After 22 years on the job, (Bill) Loftis, 44, was laid off from a company that produces air filters and valves in Sterling Heights, Mich., three years ago. . . .
Despite applying for more than 100 jobs, he has been unable to find work. He has drained most of his 401(k) retirement fund, amassed credit card debt, and is about to sell his car, a 2006 Dodge Charger. “It’s looking hopeless,” he said.
“The news is strikingly bad,” said Cliff Zukin, a professor of public policy and political science at Rutgers who compiled the study.
What is Happening to America’s Less-Skilled Workers?, a project of Brookings’ Hamilton Project, looks at the importance of education and training, especially for men without a college degree.
The employment rate for male high school graduates has fallen from 96 percent in 1970 to only 75 percent today, as shown below. Median annual earnings are just $26,000 today—about half of the $50,000 the median man with a high school diploma brought home forty years ago.
Workers with only a high school degree now earn about 20 percent less than high-school graduates did 40 years ago.

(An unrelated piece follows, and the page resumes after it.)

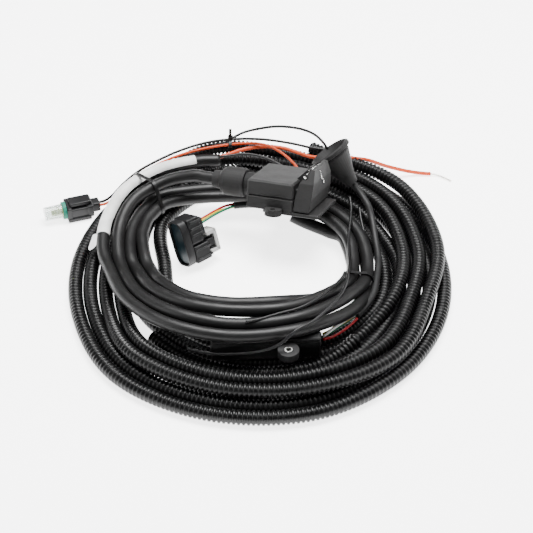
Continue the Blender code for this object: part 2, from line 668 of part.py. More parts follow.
def make_back_leads(harness):
    branch = route((-96, 128, 31), (-78, 137, 35), (-56, 146, 38), (-35, 151, 38.5), (-15, 154, 39),
                   (2, 150, 38), (17, 143, 34.5), (30, 135, 29.5))
    tube("branch_lead", branch, LEAD_OD, harness, BLACK)
    loop = route((-40, 184.5, 28), (-30, 184, 35.5), (-18, 178, 47), (-5, 168, 58), (12, 160, 66.5),
                 (27, 151, 72), (40, 139, 77), (50, 127, 79.5), (57, 119.5, 76.5), (61.5, 116, 71))
    tube("loop_lead", loop, LEAD_OD, harness, BLACK)
    feed = route((-50, 148, 33.4), (-32, 156, 37.0), (-20, 161.4, 38.2), (-7, 165.4, 38.6), (8, 167.5, 38.2),
                 (22, 165, 37.9), (35, 158, 37.8), (47, 151, 37.9), (60, 150, 37.5), (74, 154, 35.8),
                 (88, 157, 32), (103, 160, 27.5), (119, 166, 17), (135, 171, 8.5), (149, 173, 3.8),
                 (160, 173, 2.3), (166, 172.5, 2.3))
    tube("feed_lead", feed, FEED_OD, harness, ORANGE)
    tip = route((166.4, 172.4, 2.2), (172, 170.8, 1.8), (179, 166.5, 1.6), (185, 161.5, 1.5))
    tube("feed_stripped_end", tip, 0.0022, harness, BRASS)


def make_connector_leads(harness, conn):
    exit_x = MAIN_CONN_L + GAP
    exit_z = 0.0105
    red = [conn.point(exit_x, 0.004, exit_z)]
    red += route((-49, 65, 33.8), (-42, 72.5, 33.2), (-34, 80, 32.4), (-25.2, 84.2, 31.9))
    yellow = [conn.point(exit_x, 0, exit_z)]
    yellow += route((-47, 62, 35), (-40, 70, 33.8), (-33, 77, 31.4), (-25.2, 82.6, 29.8))
    green = [conn.point(exit_x, -0.004, exit_z)]
    green += route((-45, 59.5, 36.4), (-38, 67.2, 35.4), (-31, 75, 33.6), (-25.2, 81, 31.9))
    for colour, name, way in ((RED, "red", red), (YELLOW, "yellow", yellow), (GREEN, "green", green)):
        tube("connector_lead_" + name, way, 0.0023, harness, colour)
    sheath = route((-23.8, 82.6, 31.1), (-12, 84, 31.2), (4, 82, 31.6), (18, 78, 32.4), (28, 74, 33))
    tube("connector_sheath", sheath, SHEATH_OD, harness, BLACK)


def make_module_leads(harness, module, grommet):
    exit_x = MODULE_L + 0.0028
    white = [module.point(exit_x, 0.0124, 0.0124)]
    white += route((57, -91.5, 28.6), (62, -87.5, 30), (66, -83.5, 29.6))
    yellow = [module.point(exit_x, 0.0156, 0.0124)]
    yellow += route((57.5, -87.5, 26.6), (64.5, -81, 27), (72, -73, 25.8), (78.6, -63.6, 23.8))
    green = [module.point(exit_x, 0.0156, 0.0090)]
    green += route((58.5, -86, 23.2), (66, -78.5, 22.8), (73.5, -70, 21.2), (81.2, -60.8, 20.2))
    red = [module.point(exit_x, 0.0124, 0.0090)]
    red += route((60, -88.5, 20.5), (69, -79.5, 19), (77, -70, 18.4), (82.4, -62.4, 18.4))
    named = ((WHITE, "white", white), (YELLOW, "yellow", yellow), (GREEN, "green", green), (RED, "red", red))
    for colour, name, way in named:
        tube("module_lead_" + name, way, 0.0023, harness, colour)
    sheath = [grommet.point(x, 0, 0) for x in (0.022, 0.030, 0.040)]
    sheath += route((93, 96, 33.5), (99, 84, 29.5), (101.5, 67, 28.2), (104, 46, 20.5), (105.5, 26, 17.4),
                    (104.5, 8, 17.3), (102, -10, 17.3), (98.4, -28, 17.4), (91, -45, 18.2), (83, -58.6, 20))
    tube("module_sheath", sheath, SHEATH_OD, harness, BLACK)


def make_crossing_leads(harness):
    """Loose leads that lie over the cable coil and down its right-hand side."""
    front = route((-62, -110, 26.6), (-50, -114, 26.4), (-35, -117, 26.8), (-12, -119, 29.6),
                  (4, -121.5, 35.4), (17, -120, 42.4), (29, -112.5, 49.6), (45, -100, 50.4), (64, -73, 49.8),
                  (73, -47, 45.5), (77, -12, 33.4), (78.5, 10, 26.8), (79, 32, 25.2), (80, 50, 26.4),
                  (82, 66, 28.8), (83, 80, 31.2), (82, 92, 34.6))
    tube("crossing_lead_long", front, LEAD_OD, harness, BLACK)
    short = route((-13, -103, 50.2), (0, -99, 50.4), (16, -92, 50.4), (32, -85, 50.2), (46, -74, 50),
                  (59, -58, 48.4), (69, -38, 43), (73, -22, 37))
    tube("crossing_lead_short", short, LEAD_OD, harness, BLACK)
    side = route((91, 84, 28), (92, 72, 24), (94.5, 58, 18.5), (98, 40, 15.4), (99.8, 20, 14.6),
                 (99.8, 2, 14.2))
    tube("side_lead", side, LEAD_OD, harness, BLACK)


def make_bundle_tie(harness):
    """A small tie round the two sensor leads, its cut tail standing up from the head."""
    middle = Vector((-0.0300, 0.1710, 0.0410))
    rings = []
    for x, grow in ((-TIE_W / 2, 0), (TIE_W / 2, 0), (TIE_W / 2, TIE_T), (-TIE_W / 2, TIE_T)):
        turns = [2 * math.pi * k / 16 for k in range(16)]
        rings.append([(x, (0.0066 + grow) * math.cos(t), (0.0026 + grow) * math.sin(t)) for t in turns])
    sections = [[ring[k] for ring in rings] for k in range(16)]
    tie = add_piece("cable_tie_back", looped(sections), harness, BLACK, at=middle)
    join(tie, block((-0.0024, -0.0026, 0.0030), (0.0024, 0.0022, 0.0066)))
    join(tie, block((-0.0013, -0.0006, 0.0060), (0.0013, 0.0006, 0.0150)))


def build():
    clear_scene()
    harness = Frame("harness_frame", HARNESS_ORIGIN)
    socket = Frame("socket_frame", (-0.0039, 0.0843, 0.0540), (-18.7, -4.5, -19.4), harness)
    module = Frame("module_frame", module_origin(), (0, 0, MODULE_TURN), harness)
    conn = Frame("connector_frame", (-0.0750, 0.0330, 0.0240), (-22.2, 0, 40.5), harness)
    sensor = Frame("sensor_frame", (-0.1850, 0.1045, 0.0003), (0, 0, 19.0), harness)
    grommet = Frame("grommet_frame", (0.0625, 0.1160, 0.0700), (0, 49.0, -29.0), harness)
    make_coils(harness)
    make_cable_tie("cable_tie_left", 128, harness, LABEL_LIFT + LABEL_T + GAP)
    make_cable_tie("cable_tie_right", -6, harness)
    make_socket(socket)
    make_lid(socket)
    make_boot(socket)
    make_module(module)
    make_main_connector(conn)
    make_sensor_connector(sensor)
    make_grommet(grommet)
    make_socket_lead(harness, socket)
    make_sensor_leads(harness, sensor)
    make_back_leads(harness)
    make_connector_leads(harness, conn)
    make_module_leads(harness, module, grommet)
    make_crossing_leads(harness)
    make_bundle_tie(harness)
    make_label(harness)


build()
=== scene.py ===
"""Coiled towing harness with its control module: the looks, built round the CAD part.

Metres, +Z up, the row frame's origin on the floor. Routes are given in the harness frame,
which stands at the middle of the conduit coil.
"""

import math

import bmesh
import bpy
import numpy as np
from mathutils import Euler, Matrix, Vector


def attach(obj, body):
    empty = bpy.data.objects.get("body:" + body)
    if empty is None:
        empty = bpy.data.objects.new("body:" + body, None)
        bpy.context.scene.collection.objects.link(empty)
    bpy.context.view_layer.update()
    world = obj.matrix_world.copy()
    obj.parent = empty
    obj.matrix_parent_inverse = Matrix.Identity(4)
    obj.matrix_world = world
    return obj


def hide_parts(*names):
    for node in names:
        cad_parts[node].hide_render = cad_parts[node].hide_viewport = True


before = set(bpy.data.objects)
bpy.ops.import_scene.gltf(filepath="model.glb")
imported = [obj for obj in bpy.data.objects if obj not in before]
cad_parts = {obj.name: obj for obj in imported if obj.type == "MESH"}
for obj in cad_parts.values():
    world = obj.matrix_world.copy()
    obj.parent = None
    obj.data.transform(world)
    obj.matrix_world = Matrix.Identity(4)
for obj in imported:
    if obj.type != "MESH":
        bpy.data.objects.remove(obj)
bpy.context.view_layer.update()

# ---------------------------------------------------------------- camera and studio
# The harness lies on a pale light table, under a wide overhead softbox with a weaker
# fill on each side. The camera stands in front and looks down at forty degrees.
MM = 0.001
HARNESS = np.array((0.0104, -0.0078, 0.0))
CAMERA_ELEVATION = 40.0
CAMERA_DISTANCE = 1.45
CAMERA_SHIFT = (0.00938, 0.04128)
LENS = 108.8


def make_camera():
    """A long lens in front of the harness, aimed at its middle."""
    camera = bpy.data.objects.new("camera", bpy.data.cameras.new("camera"))
    bpy.context.collection.objects.link(camera)
    lift = math.radians(CAMERA_ELEVATION)
    offset = Vector((0, -math.cos(lift), math.sin(lift))) * CAMERA_DISTANCE
    camera.location = Vector(HARNESS) + offset
    camera.rotation_euler = (-offset).to_track_quat("-Z", "Y").to_euler()
    camera.data.lens = LENS
    camera.data.sensor_width = 36
    camera.data.shift_x, camera.data.shift_y = CAMERA_SHIFT
    bpy.context.scene.camera = camera


def area_light(name, location, target, size, power):
    """A softbox of a size in metres and a power in watts, turned to face a target."""
    lamp = bpy.data.lights.new(name, "AREA")
    lamp.shape = "RECTANGLE"
    lamp.size, lamp.size_y = size
    lamp.energy = power
    holder = bpy.data.objects.new(name, lamp)
    holder.location = location
    holder.rotation_euler = (Vector(target) - Vector(location)).to_track_quat("-Z", "Y").to_euler()
    bpy.context.collection.objects.link(holder)


def make_studio():
    """A self-lit pale floor, three softboxes and a weak even surround."""
    bpy.ops.mesh.primitive_plane_add(size=30, location=(0, 0, -0.0002))
    floor = bpy.context.object
    floor.name = "floor"
    paper = bpy.data.materials.new("floor_paper")
    paper.use_nodes = True
    shader = paper.node_tree.nodes["Principled BSDF"]
    shader.inputs["Base Color"].default_value = (0.93, 0.93, 0.93, 1)
    shader.inputs["Roughness"].default_value = 0.9
    shader.inputs["Emission Color"].default_value = (1, 1, 1, 1)
    shader.inputs["Emission Strength"].default_value = 3.4
    floor.data.materials.append(paper)
    area_light("overhead", (0.1, 0.35, 1.5), (0, 0, 0), (1.2, 0.8), 95)
    area_light("left_fill", (-1.5, -0.2, 0.8), (0, 0, 0), (0.9, 0.9), 13)
    area_light("right_fill", (1.4, 0.3, 0.8), (0, 0, 0), (0.8, 0.8), 10)
    world = bpy.data.worlds.new("studio")
    world.use_nodes = True
    world.node_tree.nodes["Background"].inputs["Color"].default_value = (1, 1, 1, 1)
    world.node_tree.nodes["Background"].inputs["Strength"].default_value = 0.2
    bpy.context.scene.world = world


make_camera()
make_studio()


# ---------------------------------------------------------------- conduit
# Black split loom: a thin extruded polypropylene tube pressed into ribs about every four
# millimetres. One length lies on the floor, a longer one is wound inside and on top of it,
# and two short ones show under the cable and the module.
CONDUIT_OD = 0.0130
RIB_PITCH = 0.0040
RIB_DEPTH = 0.0013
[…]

A Hamilton Project forum advocated two approaches to job training:
Raising Job Quality and Skills for American Workers calls for $2 billion in competitive grants to fund job training for 250,000 disadvantaged workers each year. Community and technical colleges would collaborate with employers to train workers for jobs in well-paid sectors such as truck driving or nursing.

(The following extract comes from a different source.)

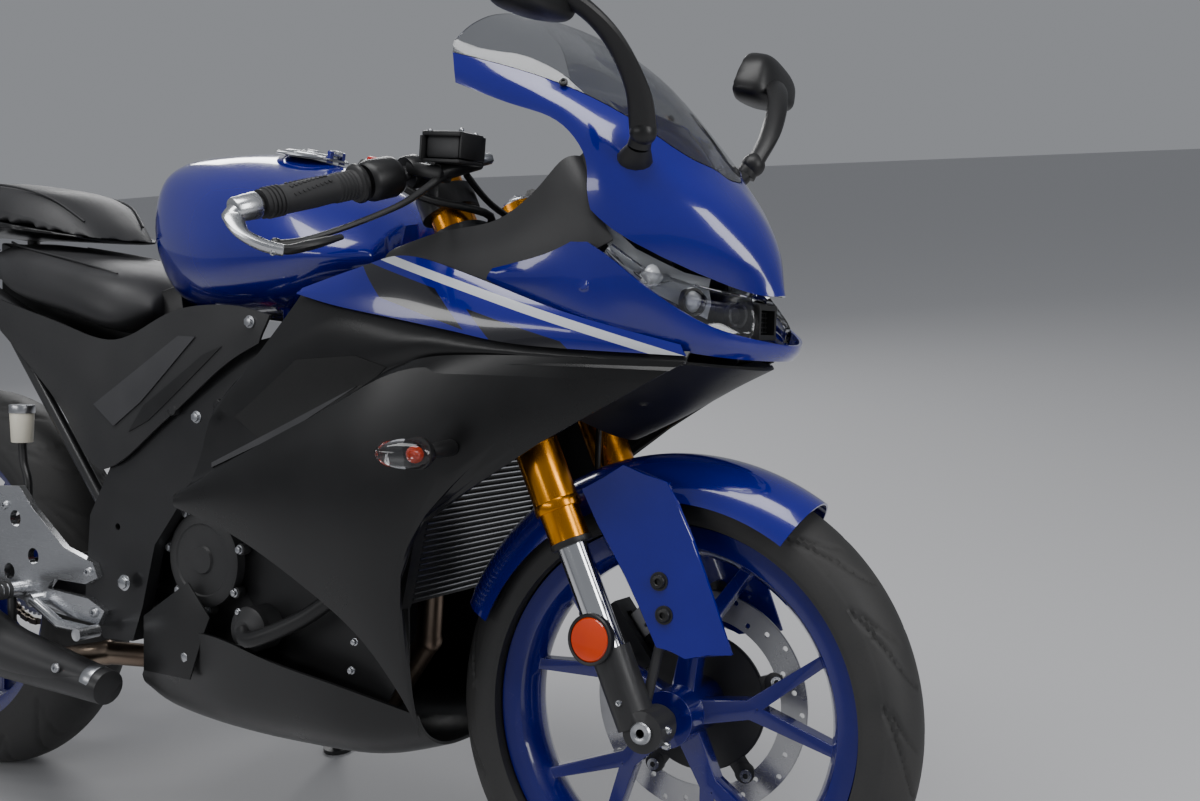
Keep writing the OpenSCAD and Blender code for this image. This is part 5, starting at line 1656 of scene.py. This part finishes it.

Policies to Reduce High-Tenured Displaced Workers’ Earnings Losses through Retraining focuses on helping experienced workers transition to new careers that pay well.
Women earn 62% of associate degrees
Women earned 62 percent of associate degrees awarded in 2008-09, concludes the federal Condition of Education report.
Some 787,300 associate’s degrees were awardedin 2008-09, a 41 percent increase in a decade. One third of degrees were in liberal arts and sciences, general studies, and humanities; another fifth were in health fields. While psychology degrees more than doubled in 10 years, engineering and engineering technologies, a heavily male field, showed an 8 percent decline.
About 57 percent of all bachelor’s degrees conferred in 2008–09 were awarded to women, the report found.
Long-term unemployment has hit hardest at men with a high school diploma or less. The trends are not good.